I don't know how to start shows.
It's just a problem that I have...
I never...
I never figured out how to come out and just start talking
Because the first thing you say on stage always feels stupid,
Because there's no REAL reason for me to talk to you.
It just doesn't exist.
I don't know you, you don't know --
You don't even know each other, you're facing the same direction, that's all you have in common...
So I just have to -- (vomit noise)
It's like talking to a girl at a bar because you're attracted to her
The first thing you say is just gonna be dog shit coming out of your mouth.
Because you don't know her! The only honest thing you could say to her is "I wanna fuck your face." That's the only thing you could say
That you could mean!
Anything else you say is you trying really hard not to say "I wanna fuck your face." That's the only thing you're...
(Mumbling) Ehh, I wanna... put my penis in the lowest hole in your head.
I was never good at that, like I was very bad at being single, which is a problem because I'm divorced, so I'm single again... After ten years of marriage...
(Crowd awwing) No, here --
Cut the shit!
Don't even start with that noise, like a puppy died!
Lemme tell you something...
Lemme tell you something.
And this is important, because someday one of your friends is gonna get divorced, it's gonna happen. And they're gonna tell you.
Don't go "Aw, I'm sorry." That's a stupid thing to say! It really is!
First of all, you're making them feel bad for being REALLY happy, which isn't fair.
And second of all, lemme explain something to you!
Divorce is always good news.
I know that sounds weird, but it's true, because no good marriage has ever ended in divorce.
It's really that simple.
That's never happened -- it --
That WOULD be sad. If two people were married, they were really happy, and they just had a great thing, and then they got DIVORCED!
That would be really sad!
But that has happened ZERO TIMES. Literally zero.
Ray Charles has killed more Jews than happy marriages have ended in divorce.

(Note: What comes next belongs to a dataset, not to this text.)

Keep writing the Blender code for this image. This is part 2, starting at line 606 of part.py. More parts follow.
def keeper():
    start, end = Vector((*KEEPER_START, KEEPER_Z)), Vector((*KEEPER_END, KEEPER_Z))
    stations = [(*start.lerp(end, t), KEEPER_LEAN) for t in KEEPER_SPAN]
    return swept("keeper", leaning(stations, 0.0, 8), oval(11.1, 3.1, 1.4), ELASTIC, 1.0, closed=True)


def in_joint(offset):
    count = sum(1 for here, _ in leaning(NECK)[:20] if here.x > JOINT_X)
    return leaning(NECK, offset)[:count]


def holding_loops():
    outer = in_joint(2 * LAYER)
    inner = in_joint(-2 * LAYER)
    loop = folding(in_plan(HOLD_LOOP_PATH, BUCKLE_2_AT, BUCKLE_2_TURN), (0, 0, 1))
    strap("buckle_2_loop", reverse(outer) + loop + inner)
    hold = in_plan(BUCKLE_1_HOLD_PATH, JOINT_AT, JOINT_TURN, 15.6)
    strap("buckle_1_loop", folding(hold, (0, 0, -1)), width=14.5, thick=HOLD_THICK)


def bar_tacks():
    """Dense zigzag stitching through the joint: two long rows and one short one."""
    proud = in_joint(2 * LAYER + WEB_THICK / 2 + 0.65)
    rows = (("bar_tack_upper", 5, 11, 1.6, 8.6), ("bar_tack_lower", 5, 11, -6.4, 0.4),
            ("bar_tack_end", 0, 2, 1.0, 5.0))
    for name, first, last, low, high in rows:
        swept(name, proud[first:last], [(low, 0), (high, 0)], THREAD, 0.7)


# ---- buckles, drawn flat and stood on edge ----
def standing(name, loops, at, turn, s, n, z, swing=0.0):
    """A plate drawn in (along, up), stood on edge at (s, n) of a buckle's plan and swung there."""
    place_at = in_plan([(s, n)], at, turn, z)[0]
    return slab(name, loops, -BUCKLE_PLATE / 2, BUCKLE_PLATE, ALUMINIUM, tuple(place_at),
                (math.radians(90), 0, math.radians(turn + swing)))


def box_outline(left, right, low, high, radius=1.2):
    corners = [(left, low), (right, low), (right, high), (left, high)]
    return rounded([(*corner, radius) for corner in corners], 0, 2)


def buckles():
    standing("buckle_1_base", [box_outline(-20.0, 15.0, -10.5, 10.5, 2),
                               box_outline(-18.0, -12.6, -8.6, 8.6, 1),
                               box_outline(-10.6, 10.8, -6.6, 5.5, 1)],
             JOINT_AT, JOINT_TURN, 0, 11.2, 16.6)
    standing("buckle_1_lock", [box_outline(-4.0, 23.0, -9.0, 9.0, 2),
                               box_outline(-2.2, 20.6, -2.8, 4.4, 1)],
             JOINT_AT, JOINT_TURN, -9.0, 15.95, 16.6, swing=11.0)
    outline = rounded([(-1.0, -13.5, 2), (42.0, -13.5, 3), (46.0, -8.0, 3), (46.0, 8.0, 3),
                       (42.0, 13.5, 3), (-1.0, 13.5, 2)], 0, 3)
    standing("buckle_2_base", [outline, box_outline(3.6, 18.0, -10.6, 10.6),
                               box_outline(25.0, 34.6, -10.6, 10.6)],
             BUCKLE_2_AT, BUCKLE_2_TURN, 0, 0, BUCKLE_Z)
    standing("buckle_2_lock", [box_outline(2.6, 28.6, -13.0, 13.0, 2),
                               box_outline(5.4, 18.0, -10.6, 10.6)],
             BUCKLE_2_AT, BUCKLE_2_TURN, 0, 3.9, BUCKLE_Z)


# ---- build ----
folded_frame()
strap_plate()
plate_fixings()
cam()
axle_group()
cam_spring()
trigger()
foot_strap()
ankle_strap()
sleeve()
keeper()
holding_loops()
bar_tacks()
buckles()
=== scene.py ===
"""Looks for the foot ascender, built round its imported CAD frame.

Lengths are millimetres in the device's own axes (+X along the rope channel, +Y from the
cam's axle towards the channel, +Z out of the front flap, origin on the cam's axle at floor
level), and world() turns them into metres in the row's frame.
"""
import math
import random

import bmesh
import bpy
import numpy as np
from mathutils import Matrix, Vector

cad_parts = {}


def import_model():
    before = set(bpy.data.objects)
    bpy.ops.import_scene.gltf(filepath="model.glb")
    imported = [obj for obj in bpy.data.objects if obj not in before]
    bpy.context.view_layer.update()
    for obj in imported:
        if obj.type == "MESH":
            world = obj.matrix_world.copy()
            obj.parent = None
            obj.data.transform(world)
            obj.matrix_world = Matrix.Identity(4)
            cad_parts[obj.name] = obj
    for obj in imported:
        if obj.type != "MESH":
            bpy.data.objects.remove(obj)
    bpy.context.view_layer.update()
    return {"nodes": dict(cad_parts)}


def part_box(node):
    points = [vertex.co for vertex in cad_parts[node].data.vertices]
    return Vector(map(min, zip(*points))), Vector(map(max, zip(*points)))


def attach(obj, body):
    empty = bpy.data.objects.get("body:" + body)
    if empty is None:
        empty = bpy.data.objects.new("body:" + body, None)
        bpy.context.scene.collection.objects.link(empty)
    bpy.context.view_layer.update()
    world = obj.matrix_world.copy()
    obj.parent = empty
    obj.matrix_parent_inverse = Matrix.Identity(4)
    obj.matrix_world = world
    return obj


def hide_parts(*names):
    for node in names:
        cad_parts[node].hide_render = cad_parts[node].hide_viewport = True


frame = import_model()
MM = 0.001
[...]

So if your friend got divorced, it means things were bad, and now they're -- I mean, they're better, they're not good, life is shit wall to wall,
But they're better. So you should be happy.
But the part's that difficult is being single, at 41, after ten years of marriage and two kids. That's like having a bunch of money in the currency of a country that doesn't exist anymore.

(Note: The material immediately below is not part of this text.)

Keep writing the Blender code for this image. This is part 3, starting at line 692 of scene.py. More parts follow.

Like -- like I found five hundred million Prussian Franks.
I can't really take advantage of being single because I didn't expect to be single. I'm not prepared.
I didn't think I'd ever be -- I didn't keep this shit up, you understand?

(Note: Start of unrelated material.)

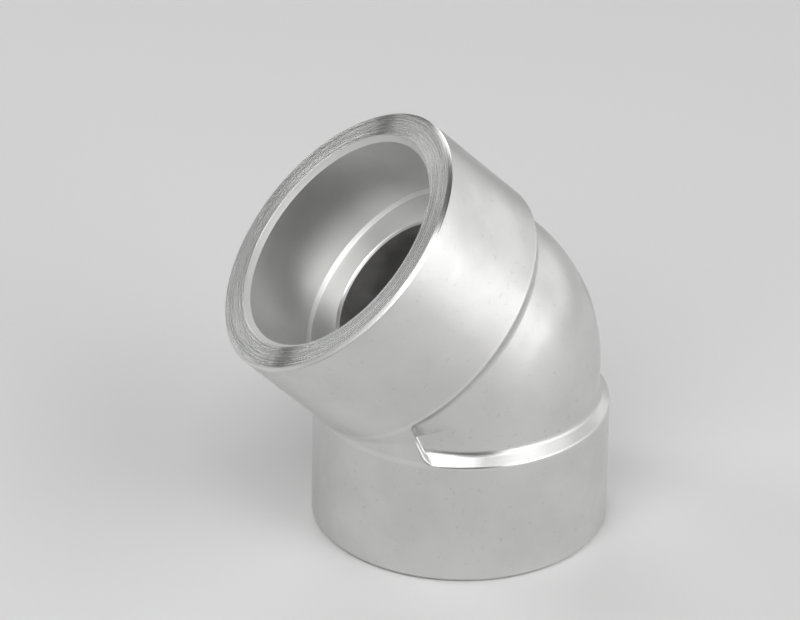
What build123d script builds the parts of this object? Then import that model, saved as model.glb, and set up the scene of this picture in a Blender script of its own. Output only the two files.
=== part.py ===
"""Forty-five degree socket-weld elbow, forged in one piece.

The lower mouth lies on the ground plane with its centre at the origin and its
axis along +Z. The upper leg leans towards -X. Both legs are alike, so one leg
and its bore are modelled up to the mitre plane and mirrored across it.
"""
from build123d import *
from math import cos, isclose, radians, sin, tan
import os

# Driving dimensions, in millimetres and degrees
bend_angle = 45.0
socket_radius = 17.1
socket_depth = 13.5
collar_wall = 4.65
flow_radius = 11.45
ledge_to_bend_centre = 14.5
collar_past_ledge = 5.6
body_step = 1.55
shoulder_slope = 45.0
bend_radius = 7.0
web_width = 9.65

# Edge breaks and forging rounds
rim_chamfer = 0.5
entry_chamfer = 0.8
ledge_chamfer = 0.4
socket_corner_chamfer = 0.5
shoulder_root_round = 1.4
valley_round = 1.2
pocket_edge_round = 0.4

# Sizes that follow from them
collar_radius = socket_radius + collar_wall
collar_length = socket_depth + collar_past_ledge
centre_to_end = socket_depth + ledge_to_bend_centre
body_radius = collar_radius - body_step
shoulder_top = collar_length + body_step * tan(radians(shoulder_slope))
half_bend = radians(bend_angle / 2)
tangent_height = centre_to_end - bend_radius * tan(half_bend)
reach = 2 * (centre_to_end + collar_radius)

# The mitre plane halves the bend, and its X axis points into the throat
bend_centre = Vector(0, 0, centre_to_end)
throat = Vector(-cos(half_bend), 0, -sin(half_bend))
across = Vector(-sin(half_bend), 0, cos(half_bend))
mitre_plane = Plane(origin=bend_centre, x_dir=throat, z_dir=across)
valley_point = bend_centre + throat * (collar_radius / cos(half_bend))
web_plane = Plane(origin=valley_point - throat * web_width, z_dir=throat)

# The pocket that thins the body, outside the web that joins the collars
with BuildPart() as pocket:
    with BuildSketch(Plane.XZ) as pocket_section:
        with BuildLine():
            Polyline(
                (body_radius, reach),
                (body_radius, shoulder_top),
                (collar_radius, collar_length),
                (reach, collar_length),
                (reach, reach),
                close=True,
            )
        make_face()
        shoulder_root = pocket_section.vertices().sort_by_distance((body_radius, shoulder_top))[0]
        fillet(shoulder_root, shoulder_root_round)
    revolve(axis=Axis.Z)
    with BuildSketch(Plane.XY.offset(tangent_height)):
        with Locations((-bend_radius, 0)):
            Rectangle(reach, 2 * reach, align=(Align.MIN, Align.CENTER))
    extrude(amount=reach)
    split(bisect_by=web_plane, keep=Keep.BOTTOM)

# One leg at the collar's radius, less its side of the pocket
with BuildPart() as leg:
    with BuildSketch():
        Circle(collar_radius)
    extrude(amount=reach)
    chamfer(leg.edges().group_by(Axis.Z)[0], rim_chamfer)
    add(pocket.part, mode=Mode.SUBTRACT)
    split(bisect_by=mitre_plane, keep=Keep.BOTTOM)

# The bore of one leg: entry chamfer, socket, ledge and flow passage
with BuildPart() as bore:
    with BuildSketch(Plane.XZ):
        with BuildLine():
            Polyline(
                (0, 0),
                (socket_radius + entry_chamfer, 0),
                (socket_radius, entry_chamfer),
                (socket_radius, socket_depth - socket_corner_chamfer),
                (socket_radius - socket_corner_chamfer, socket_depth),
                (flow_radius + ledge_chamfer, socket_depth),
                (flow_radius, socket_depth + ledge_chamfer),
                (flow_radius, reach),
                (0, reach),
                close=True,
            )
        make_face()
    revolve(axis=Axis.Z)
    split(bisect_by=mitre_plane, keep=Keep.BOTTOM)
    mirror(about=mitre_plane)

with BuildPart() as elbow:
    add(leg.part)
    mirror(about=mitre_plane)

    # The outer bend is the part of a tube's section beyond its bend axis, swung about that axis
    with BuildSketch(Plane.XY.offset(tangent_height)):
        Circle(body_radius)
        with Locations((-bend_radius, 0)):
            Rectangle(reach, 2 * reach, align=(Align.MIN, Align.CENTER), mode=Mode.INTERSECT)
    bend_axis = Axis((-bend_radius, 0, tangent_height), (0, -1, 0))
    revolve(axis=bend_axis, revolution_arc=bend_angle)

    # Forging rounds: the valley in the throat, then all round the pocket
    valley = elbow.edges().sort_by_distance(valley_point)[0]
    fillet(valley, valley_round)
    collar_arcs = elbow.edges().filter_by(GeomType.CIRCLE).filter_by(
        lambda edge: isclose(edge.radius, collar_radius) and not edge.is_closed
    )
    fillet(elbow.faces().filter_by(web_plane).edges() + collar_arcs, pocket_edge_round)

    add(bore.part, mode=Mode.SUBTRACT)

elbow.part.label = "elbow"
os.makedirs("parts", exist_ok=True)
export_step(elbow.part, "parts/elbow.step")
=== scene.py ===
"""Studio scene of a forty-five degree socket-weld elbow, forged in one piece.

The elbow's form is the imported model's. This script gives it the finish of the
real thing: a blasted and pickled forged skin, and machined metal on the
mouths, the sockets, their ledges and the flow bores. It stands on a pale floor
in soft studio light.
"""
import logging
from dataclasses import dataclass
from math import cos, pi, radians, sin
from typing import Any, Union

import bpy
from mathutils import Matrix, Vector

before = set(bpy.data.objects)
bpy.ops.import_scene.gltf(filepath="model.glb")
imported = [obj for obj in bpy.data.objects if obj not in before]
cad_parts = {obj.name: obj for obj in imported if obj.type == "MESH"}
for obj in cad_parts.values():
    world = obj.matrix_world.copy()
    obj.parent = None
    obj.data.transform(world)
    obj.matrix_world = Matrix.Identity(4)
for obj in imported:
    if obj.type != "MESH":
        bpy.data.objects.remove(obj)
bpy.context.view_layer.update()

log = logging.getLogger("elbow")
MM = 0.001
Colour = tuple[float, float, float]
Span = tuple[float, float]
Inputs = dict[Union[str, int], Any]
Value = Union["Field", float]


class Field:
    """A number that varies over a surface: one output socket with Python's operators."""

    def __init__(self, graph: "Graph", socket: bpy.types.NodeSocket) -> None:
        """Wraps a socket.

        Args:
            graph: the graph that the socket belongs to.
            socket: the output that holds the number.
        """
        self.graph = graph
        self.socket = socket

    def _maths(self, operation: str, *values: Value) -> "Field":
        """Adds a Math node.

        Args:
            operation: the node's operation.
            values: its inputs, in order.

        Returns:
            The node's result.
        """
        return self.graph.field("Math", {"operation": operation}, dict(enumerate(values)))

    def __add__(self, other: Value) -> "Field":
        """self + other."""
        return self._maths("ADD", self, other)

    def __radd__(self, other: float) -> "Field":
        """other + self."""
        return self._maths("ADD", other, self)

    def __sub__(self, other: Value) -> "Field":
        """self - other."""
        return self._maths("SUBTRACT", self, other)

    def __rsub__(self, other: float) -> "Field":
        """other - self."""
        return self._maths("SUBTRACT", other, self)

    def __mul__(self, other: Value) -> "Field":
        """self * other."""
        return self._maths("MULTIPLY", self, other)

    def __rmul__(self, other: float) -> "Field":
        """other * self."""
        return self._maths("MULTIPLY", other, self)

    def __truediv__(self, other: Value) -> "Field":
        """self / other."""
        return self._maths("DIVIDE", self, other)

    def at_least(self, floor: Value) -> "Field":
        """The larger of this number and another."""
        return self._maths("MAXIMUM", self, floor)

    def swing(self, amount: float) -> "Field":
        """Turns a pattern from 0 to 1 into a change of up to half the amount either way."""
        return (self - 0.5) * amount

    def rise(self, start: float, end: float) -> "Field":
        """A soft step.

        Args:
            start: where the result is 0.
            end: where the result is 1. Below start, the step falls.

        Returns:
            0 on start's side of the step and 1 on end's side.
        """
        settings = {"interpolation_type": "SMOOTHSTEP"}
        # The inputs are the value, the two ends of its range and the two ends of the result's
        if start < end:
            return self.graph.field("MapRange", settings, {0: self, 1: start, 2: end})
        return self.graph.field("MapRange", settings, {0: self, 1: end, 2: start, 3: 1.0, 4: 0.0})

    def within(self, low: float, high: float, blur: float) -> "Field":
        """A band.

        Args:
            low: the band's lower edge.
            high: its upper edge.
            blur: how wide each edge's soft step is.

        Returns:
            1 inside the band and 0 outside it.
        """
        half = blur / 2
        return self.rise(low - half, low + half) * self.rise(high + half, high - half)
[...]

I didn't maintain any of this at presentation condition.
It's function-only. It was not --
I didn't think I would need -- I thought I was going to be shoving it into the same person every three months until one of us died.
That's what I thought was the nature of the deployment for this --
I didn't think it had to be, like, appealing to someone from scratch!
It's like having a 73 Dodge Dart in your backyard.
And it's been sitting back there with grass growing -- you don't have any --
It's not an old Mustang, you have no plans to restore that Dart!
You don't even see it when you look out the window.
And now, you find out that's your only way to work.
You NEED that car now.
And you're like "Ah, shit, it's... it's got bees in it, I didn't take care of it! It's full of bees! There's a family of mice living in the tailpipe, I can't take that to work!"
I have no single instincts, I know too much to be single, I know everything that happens now.
That's no good for single. You have to be optimistic to be single. Stupid! You have to be stupid! That's what optimistic means, you know. It means stupid.
An optimist is somebody who goes,
"Hey, maybe something nice will happen."
Why the fuck would anything nice ever happen? What are you, stupid?
But that's the attitude you have to be to be single. You have to look at somebody and go "Ooh maybe..." (laugh)
I don't look at it that way, even when I see somebody that I'm attracted to.
I was at a gym the other day -- why, why... I'm at a gym.
I'm not -- I'm just wearing shorts, that's all I'm doing there.
Just standing there. (mimics pretentious shit)
And I look over, and there's a girl with a ponytail, and she's on this thing -- (mimics more shit, I don't know)
And I'm looking at her, and I'm like "Ohh, she's awesome. Shit."
But then I start thinking "Wait a minute, I'm single! I'm on the market, I have value! I could say something to her! I could just walk up and say something!"
And I'm trying to think, "What am I gonna say? What do I look like to somebody like THAT?"
And then I realize it's been way too long, and I'm just standing there, staring at her -- (aggressive grunting noises)
I have no identity in the single world.
I can't -- I look at them, I don't know what they're doing.
I tried just jerking off to Girls Gone Wild the other day, just to re-enter the community that way, just to feel part of it.
And I bought it. Not just the commercial on Comedy Central, I paid money, like a grown up. I put my credit card down, and waited for it to come to my house. I'm an adult.
So I'm trying to jerk off to Girls Gone Wild, I can't do it, cause I'm a father!
I'm too old, I'm just getting mad at everybody in the video!
I'm like "You fucking irresponsible bitches, go back to school, what are you doing down there? There's two wars and a depression, get the oil off your tits and study, for fuck's sake!"